Written problem:
Work out how many lines in the entries below include the word "write". Give nothing but the number.

== Listed records

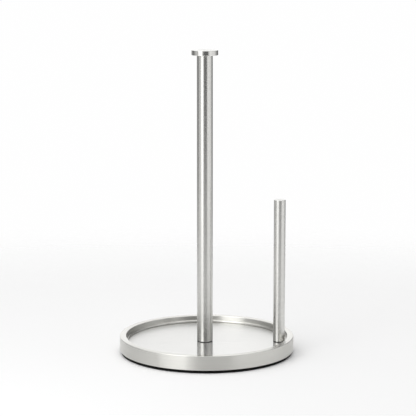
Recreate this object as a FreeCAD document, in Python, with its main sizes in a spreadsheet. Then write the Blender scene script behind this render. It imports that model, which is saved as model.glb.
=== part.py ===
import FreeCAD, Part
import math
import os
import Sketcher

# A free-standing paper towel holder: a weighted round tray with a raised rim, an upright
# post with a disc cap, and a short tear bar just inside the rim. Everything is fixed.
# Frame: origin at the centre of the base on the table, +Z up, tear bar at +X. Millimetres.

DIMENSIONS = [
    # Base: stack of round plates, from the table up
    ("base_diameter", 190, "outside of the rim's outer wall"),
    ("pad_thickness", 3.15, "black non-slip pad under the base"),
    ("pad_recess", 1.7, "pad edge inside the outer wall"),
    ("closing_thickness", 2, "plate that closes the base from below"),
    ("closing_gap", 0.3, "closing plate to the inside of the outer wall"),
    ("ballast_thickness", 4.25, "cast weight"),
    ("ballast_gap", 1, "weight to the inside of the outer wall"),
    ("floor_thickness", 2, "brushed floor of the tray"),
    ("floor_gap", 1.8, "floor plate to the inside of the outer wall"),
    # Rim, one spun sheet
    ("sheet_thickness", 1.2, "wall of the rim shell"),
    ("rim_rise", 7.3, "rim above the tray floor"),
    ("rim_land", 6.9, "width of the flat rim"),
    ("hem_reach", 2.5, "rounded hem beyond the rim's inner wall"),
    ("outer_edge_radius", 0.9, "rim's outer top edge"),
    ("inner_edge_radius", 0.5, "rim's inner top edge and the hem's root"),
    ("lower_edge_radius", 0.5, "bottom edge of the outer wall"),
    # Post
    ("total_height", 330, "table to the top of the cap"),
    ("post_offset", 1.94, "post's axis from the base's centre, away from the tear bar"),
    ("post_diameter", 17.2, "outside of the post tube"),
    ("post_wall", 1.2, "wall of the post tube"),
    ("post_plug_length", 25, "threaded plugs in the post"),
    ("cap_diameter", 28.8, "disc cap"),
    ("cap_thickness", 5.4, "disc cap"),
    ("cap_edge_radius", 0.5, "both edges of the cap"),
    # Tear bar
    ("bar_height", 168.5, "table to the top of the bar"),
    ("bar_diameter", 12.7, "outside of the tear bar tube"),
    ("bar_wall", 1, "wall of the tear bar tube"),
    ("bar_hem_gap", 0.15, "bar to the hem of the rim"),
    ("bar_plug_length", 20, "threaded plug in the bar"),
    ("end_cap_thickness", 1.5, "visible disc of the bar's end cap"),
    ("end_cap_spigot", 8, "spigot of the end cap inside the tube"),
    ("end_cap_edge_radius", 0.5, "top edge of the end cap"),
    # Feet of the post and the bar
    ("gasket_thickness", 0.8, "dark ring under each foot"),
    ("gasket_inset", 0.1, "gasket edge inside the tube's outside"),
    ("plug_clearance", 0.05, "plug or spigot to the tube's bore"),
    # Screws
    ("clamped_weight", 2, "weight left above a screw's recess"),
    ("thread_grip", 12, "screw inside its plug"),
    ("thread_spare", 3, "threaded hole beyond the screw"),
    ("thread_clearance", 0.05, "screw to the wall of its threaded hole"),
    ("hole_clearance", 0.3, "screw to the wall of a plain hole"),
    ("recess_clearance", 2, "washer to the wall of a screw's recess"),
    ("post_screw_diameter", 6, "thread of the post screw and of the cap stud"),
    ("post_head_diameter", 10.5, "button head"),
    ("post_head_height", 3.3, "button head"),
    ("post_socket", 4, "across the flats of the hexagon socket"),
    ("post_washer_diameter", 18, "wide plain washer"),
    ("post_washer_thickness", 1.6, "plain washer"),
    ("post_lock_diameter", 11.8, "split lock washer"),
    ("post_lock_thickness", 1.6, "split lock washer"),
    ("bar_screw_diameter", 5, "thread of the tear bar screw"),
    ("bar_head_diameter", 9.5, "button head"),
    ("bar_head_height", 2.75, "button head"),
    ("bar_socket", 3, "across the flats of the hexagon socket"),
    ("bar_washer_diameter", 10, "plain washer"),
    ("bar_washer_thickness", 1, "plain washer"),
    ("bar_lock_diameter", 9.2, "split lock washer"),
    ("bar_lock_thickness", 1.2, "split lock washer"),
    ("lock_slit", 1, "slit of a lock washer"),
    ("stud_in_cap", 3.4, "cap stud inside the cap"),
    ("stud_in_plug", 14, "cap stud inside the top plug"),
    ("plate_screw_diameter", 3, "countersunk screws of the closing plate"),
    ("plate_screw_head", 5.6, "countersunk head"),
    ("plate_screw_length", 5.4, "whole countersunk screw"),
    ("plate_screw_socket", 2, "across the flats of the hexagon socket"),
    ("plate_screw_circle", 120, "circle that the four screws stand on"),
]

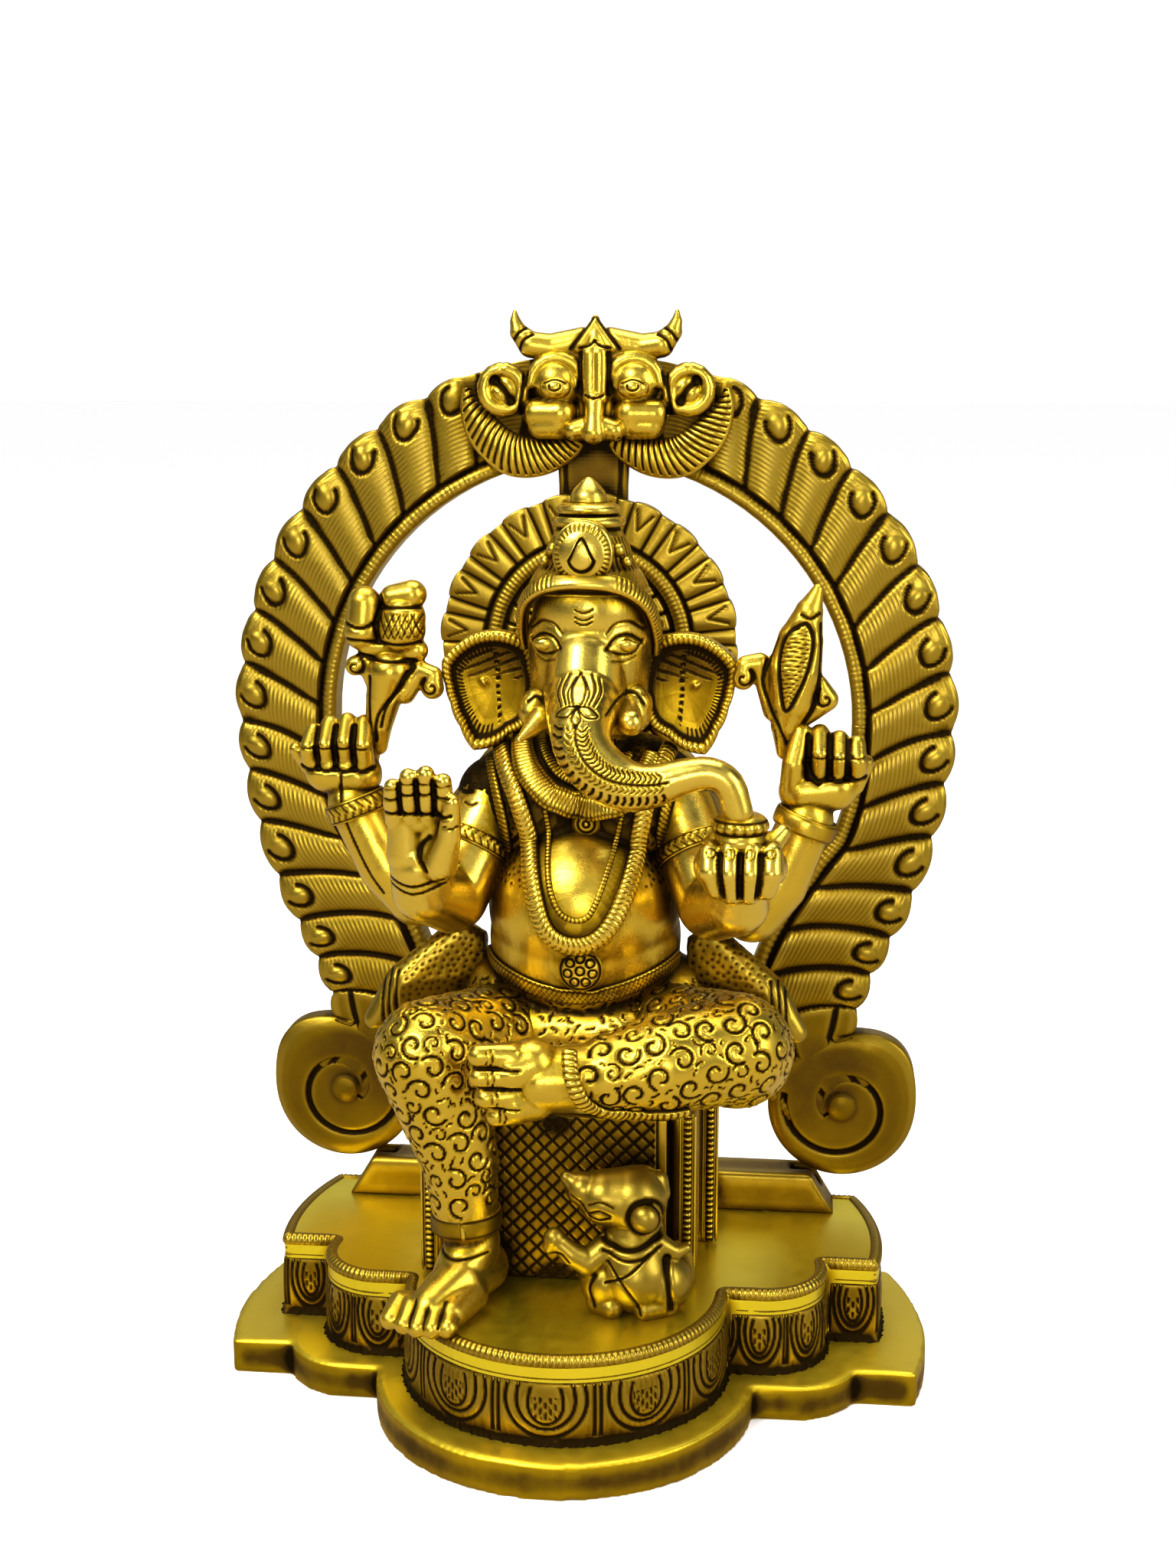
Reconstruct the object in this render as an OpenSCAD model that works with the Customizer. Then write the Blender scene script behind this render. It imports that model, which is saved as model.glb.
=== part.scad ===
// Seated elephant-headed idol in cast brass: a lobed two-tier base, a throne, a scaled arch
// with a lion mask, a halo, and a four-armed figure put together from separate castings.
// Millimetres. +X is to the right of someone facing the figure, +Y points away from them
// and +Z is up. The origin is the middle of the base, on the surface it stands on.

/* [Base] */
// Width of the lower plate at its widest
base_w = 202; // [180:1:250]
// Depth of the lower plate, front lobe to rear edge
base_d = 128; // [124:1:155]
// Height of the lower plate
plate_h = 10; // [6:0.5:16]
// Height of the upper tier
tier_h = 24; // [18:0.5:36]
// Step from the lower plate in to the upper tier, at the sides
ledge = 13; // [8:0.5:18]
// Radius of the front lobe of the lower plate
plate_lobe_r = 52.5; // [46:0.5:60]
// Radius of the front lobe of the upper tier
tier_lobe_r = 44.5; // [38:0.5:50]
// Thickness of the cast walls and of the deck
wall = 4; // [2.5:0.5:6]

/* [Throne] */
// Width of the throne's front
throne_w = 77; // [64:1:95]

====

Answer:
2